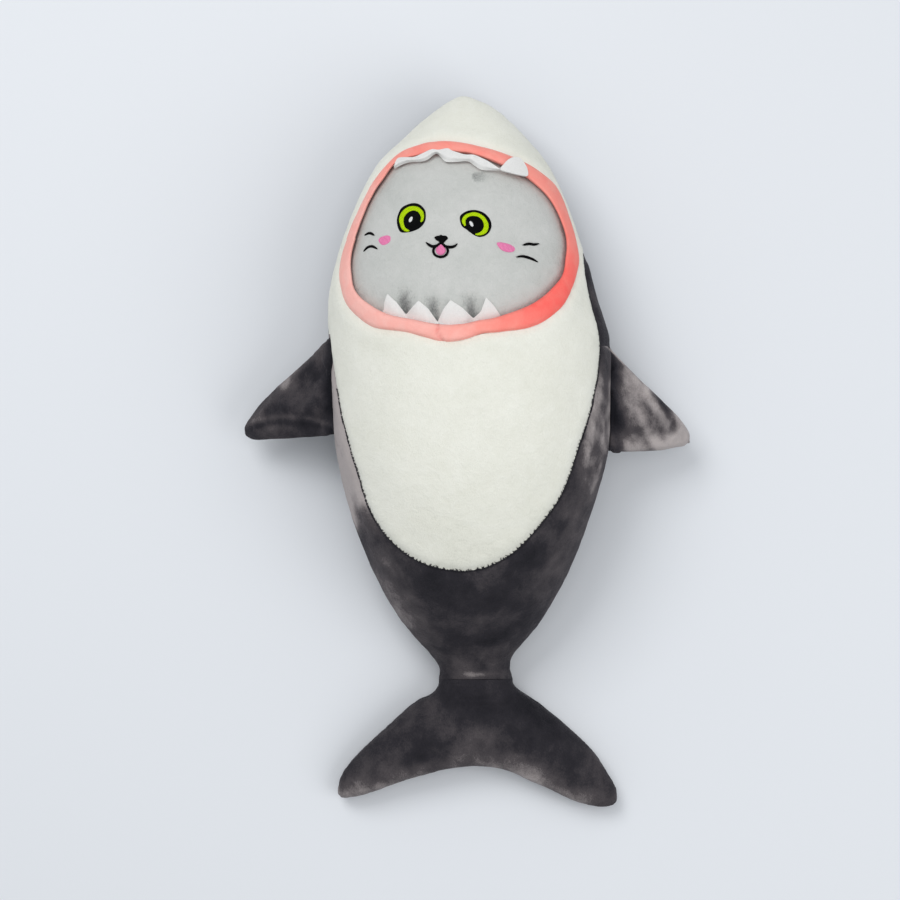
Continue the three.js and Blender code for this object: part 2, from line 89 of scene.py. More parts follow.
# One row per station along the body: Y, left edge, right edge, seam height, rise in front, drop behind.
BODY = [
    (-193, -25.6, 39, 26, 20, 22), (-184, -25, 36.5, 28, 22, 24), (-174, -31.5, 38, 31, 26, 27),
    (-144, -56, 61.5, 43, 42, 40), (-103, -78.5, 84, 55, 60, 54), (-63, -95.5, 99.5, 62, 72, 66),
    (-22, -106.5, 112.5, 66, 80, 73), (8, -111.5, 118, 68, 83, 76), (48, -114.5, 119.5, 69, 85, 78),
    (89, -117.5, 119, 68, 85, 77), (129, -117.5, 107.5, 66, 82, 74), (170, -109, 96, 63, 76, 68),
    (210, -94, 82.5, 59, 66, 58), (240, -78, 69, 56, 54, 48), (260, -59, 53.5, 54, 42, 37),
    (280, -37, 33, 52, 28, 24), (291, -23, 18, 51, 17, 14), (298, -11, 3, 50, 8, 7),
    (300, -5, -4, 50, 0.5, 0.5),
]

# Outlines on the front, seen from above.
BELLY_EDGE = [
    (-117.3, 99), (-114.6, 74), (-108.6, 42), (-102.2, 14), (-94, -14), (-84, -46), (-66.5, -73), (-38, -93),
    (2, -99), (35.5, -85), (62, -58), (79.5, -32), (93, 7), (103, 39), (109, 70), (109.5, 96), (102.5, 126),
    (98, 150), (97.5, 162), (100, 171),
]
LIP_OUTER = [
    (-61, 247), (-79, 226), (-93, 201), (-106, 167), (-107, 142), (-100, 121), (-80.4, 103.4),
    (-51, 97.8), (-18, 90),
    (15, 97), (49.2, 101.7), (73, 116), (86.6, 138), (93, 164), (90.8, 189), (80, 215), (59.3, 232.8),
    (36, 245.4),
    (6, 254.5), (-21, 258.2), (-44, 255),
]
LIP_INNER = [
    (-62, 239), (-76, 220), (-86, 202), (-97, 167), (-97, 145), (-91, 129), (-71, 114), (-52, 109),
    (-20, 103),
    (10, 107), (25.6, 110.4), (55.4, 122.8), (75.8, 142), (81.2, 162), (80, 182), (69, 208), (49, 227),
    (26, 238), (6, 246),
    (-19, 249), (-44, 246),
]
MOUTH_CENTRE = np.array([-9.0, 177.0])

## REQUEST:
Extract all of the data above without altering anything.

## EXPECTED OUTPUT:
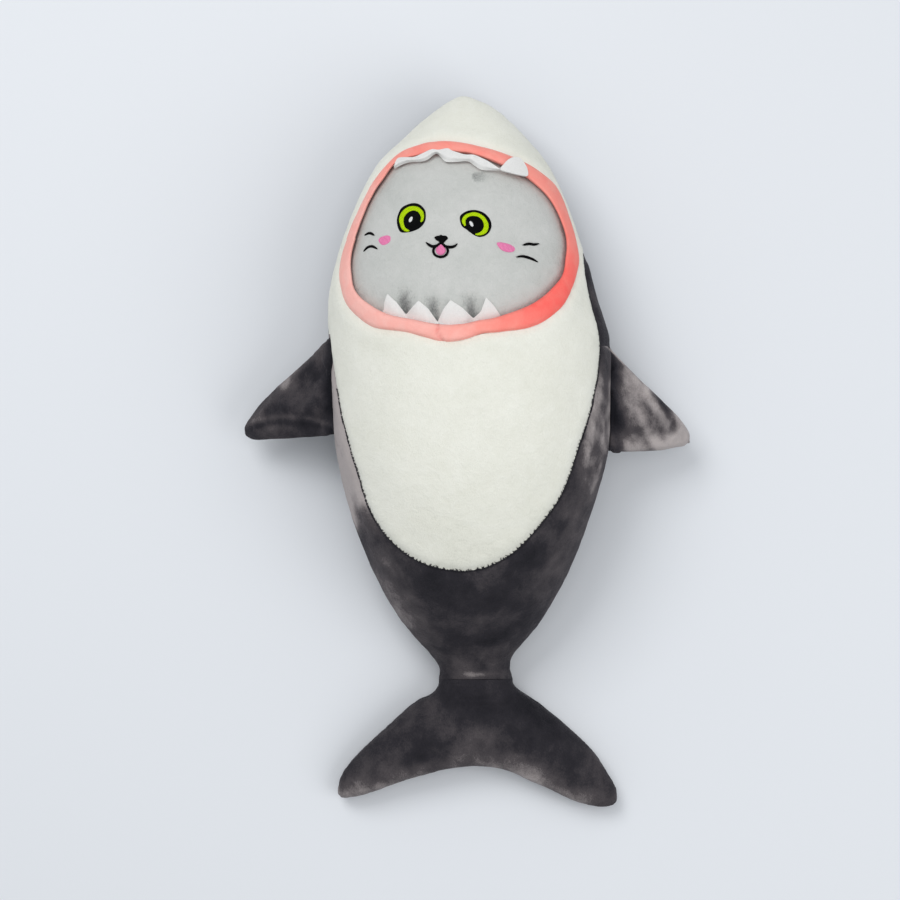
Continue the three.js and Blender code for this object: part 2, from line 89 of scene.py. More parts follow.
# One row per station along the body: Y, left edge, right edge, seam height, rise in front, drop behind.
BODY = [
    (-193, -25.6, 39, 26, 20, 22), (-184, -25, 36.5, 28, 22, 24), (-174, -31.5, 38, 31, 26, 27),
    (-144, -56, 61.5, 43, 42, 40), (-103, -78.5, 84, 55, 60, 54), (-63, -95.5, 99.5, 62, 72, 66),
    (-22, -106.5, 112.5, 66, 80, 73), (8, -111.5, 118, 68, 83, 76), (48, -114.5, 119.5, 69, 85, 78),
    (89, -117.5, 119, 68, 85, 77), (129, -117.5, 107.5, 66, 82, 74), (170, -109, 96, 63, 76, 68),
    (210, -94, 82.5, 59, 66, 58), (240, -78, 69, 56, 54, 48), (260, -59, 53.5, 54, 42, 37),
    (280, -37, 33, 52, 28, 24), (291, -23, 18, 51, 17, 14), (298, -11, 3, 50, 8, 7),
    (300, -5, -4, 50, 0.5, 0.5),
]

# Outlines on the front, seen from above.
BELLY_EDGE = [
    (-117.3, 99), (-114.6, 74), (-108.6, 42), (-102.2, 14), (-94, -14), (-84, -46), (-66.5, -73), (-38, -93),
    (2, -99), (35.5, -85), (62, -58), (79.5, -32), (93, 7), (103, 39), (109, 70), (109.5, 96), (102.5, 126),
    (98, 150), (97.5, 162), (100, 171),
]
LIP_OUTER = [
    (-61, 247), (-79, 226), (-93, 201), (-106, 167), (-107, 142), (-100, 121), (-80.4, 103.4),
    (-51, 97.8), (-18, 90),
    (15, 97), (49.2, 101.7), (73, 116), (86.6, 138), (93, 164), (90.8, 189), (80, 215), (59.3, 232.8),
    (36, 245.4),
    (6, 254.5), (-21, 258.2), (-44, 255),
]
LIP_INNER = [
    (-62, 239), (-76, 220), (-86, 202), (-97, 167), (-97, 145), (-91, 129), (-71, 114), (-52, 109),
    (-20, 103),
    (10, 107), (25.6, 110.4), (55.4, 122.8), (75.8, 142), (81.2, 162), (80, 182), (69, 208), (49, 227),
    (26, 238), (6, 246),
    (-19, 249), (-44, 246),
]
MOUTH_CENTRE = np.array([-9.0, 177.0])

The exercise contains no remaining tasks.